The Qld floods were a one-off. The carbon tax is forever.

And remember, the defacto government (ACT and Cth), The Greens, want the $23 per tonne increased to $120 per tonne.

mr reason said :

the carbon tax will have a 0.7 per cent impact on CPI at the most. the GST resulted in a 2.5 per cent increase. no big deal. the qld floods had a bigger increase than the carbon tax will.

The Qld floods were a one-off. The carbon tax is forever.

So the GST was a three-and-a-half-times-bigger marxist plot than the Carbon tax then?

You have to laugh at these “sky-is-falling” types, with their fear of science, don’t you? Until they all vote for Tony Abbott next year. That’s not so funny.

Most people want to help the environment, myself included. But a carbon tax is one of the worst and least democratic ways to do it.

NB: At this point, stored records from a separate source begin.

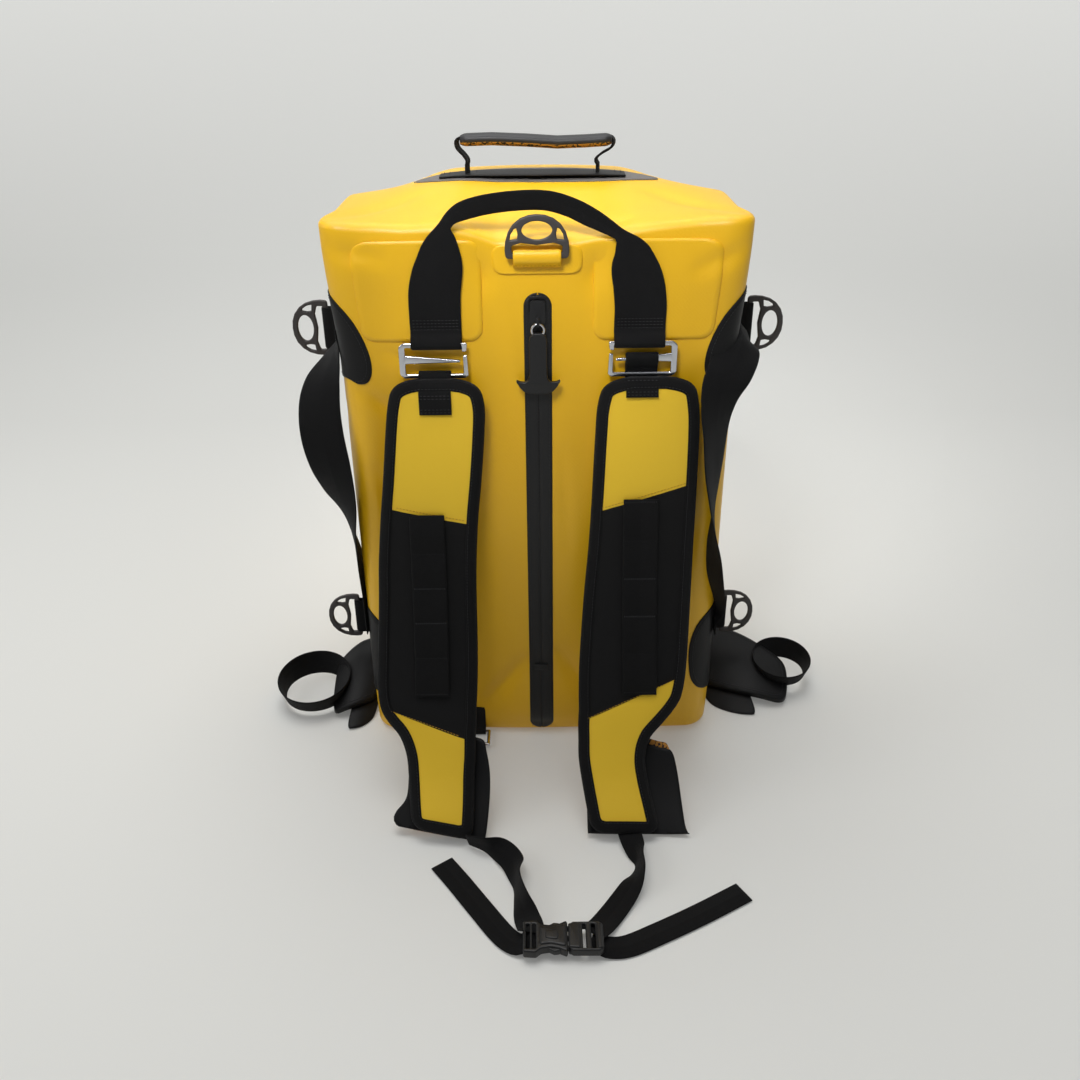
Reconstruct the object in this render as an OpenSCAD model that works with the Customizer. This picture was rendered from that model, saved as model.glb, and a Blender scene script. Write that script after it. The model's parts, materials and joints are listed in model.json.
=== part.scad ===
// Upright waterproof tail bag with a backpack harness.
// Millimetres. +Z is up, the harness faces -Y, and the origin is the centre of the base.

/* [Bag] */
// Width of the bag
bag_w = 396; // [340:1:460]
// Depth of the bag, front face to back face
bag_d = 280; // [230:1:340]
// Height of the bag's four upright walls
bag_h = 598; // [560:1:680]
// Rise of the domed top end above its edges
dome_h = 18; // [12:1:26]
// Radius of the four upright corners
corner_r = 28; // [20:1:34]
// Thickness of the coated fabric walls
wall = 2; // [1.5:0.1:3]
// Thickness of the stiffening board inside the back
board_t = 3; // [2:0.5:6]

/* [Zip] */
// Width of the slot that shows the zip
zip_w = 27; // [24:1:32]
// Height of the slot's lower end above the base
zip_bottom = 10; // [6:1:30]
// Distance from the slot's upper end down to the slider's rest place
slider_drop = 18; // [16:1:30]
// Distance from the bag's top edge down to the slot's upper end
zip_drop = 72; // [60:1:110]
// Length of the slot that the slider does not run over
zip_rest = 116; // [106:1:216]
// Length of the rubber pull, from its ring to its grip
pull_len = 50; // [40:1:60]
// Width of the pull's T grip
pull_w = 44; // [36:1:52]

/* [Webbing] */
// Width of the arch handle's webbing
handle_web = 50; // [44:1:54]
// Width of the webbing between each hook and its shoulder pad
strap_web = 32; // [25:1:38]
// Width of the chest strap's webbing
chest_web = 25; // [20:1:30]
// Thickness of a layer of webbing
web_t = 1.6; // [1.2:0.1:2]
// Distance from the centre plane to each leg of the arch handle
leg_x = 99; // [90:1:108]
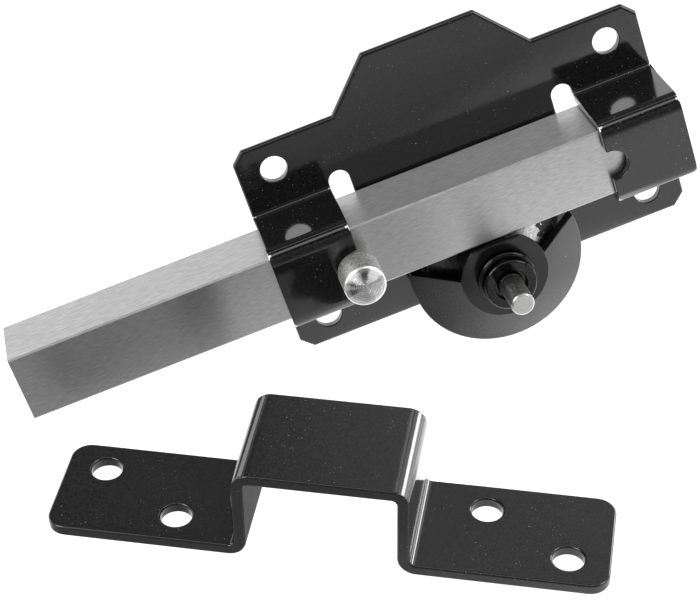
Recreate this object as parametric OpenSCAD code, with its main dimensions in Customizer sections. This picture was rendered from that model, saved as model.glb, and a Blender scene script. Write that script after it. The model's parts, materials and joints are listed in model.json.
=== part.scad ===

A much fairer and less coercive approach would be to rely upon individual action. That is, every person who is concerned about the environment can purchase green electricity for their homes, offset their emissions using services like Greenfleet, reduce their energy consumption (better insulation, lower energy appliances and light fittings etc), and so on. Anyone who doesn’t care enough about the environment to want to pay for those things shouldn’t be forced to.

the carbon tax will have a 0.7 per cent impact on CPI at the most. the GST resulted in a 2.5 per cent increase. no big deal. the qld floods had a bigger increase than the carbon tax will.

Yes, I noticed that. When did the ACT Government find out?

Doesn’t matter though. Come July, we’ll all be dancing in the nirvana of our “clean energy future” with all those unemployed Department of Climate Change and Energy Efficiency looking for “clean energy jobs of the future”.

Is it too late to call this Marxist plot to nationalise industry a bad idea?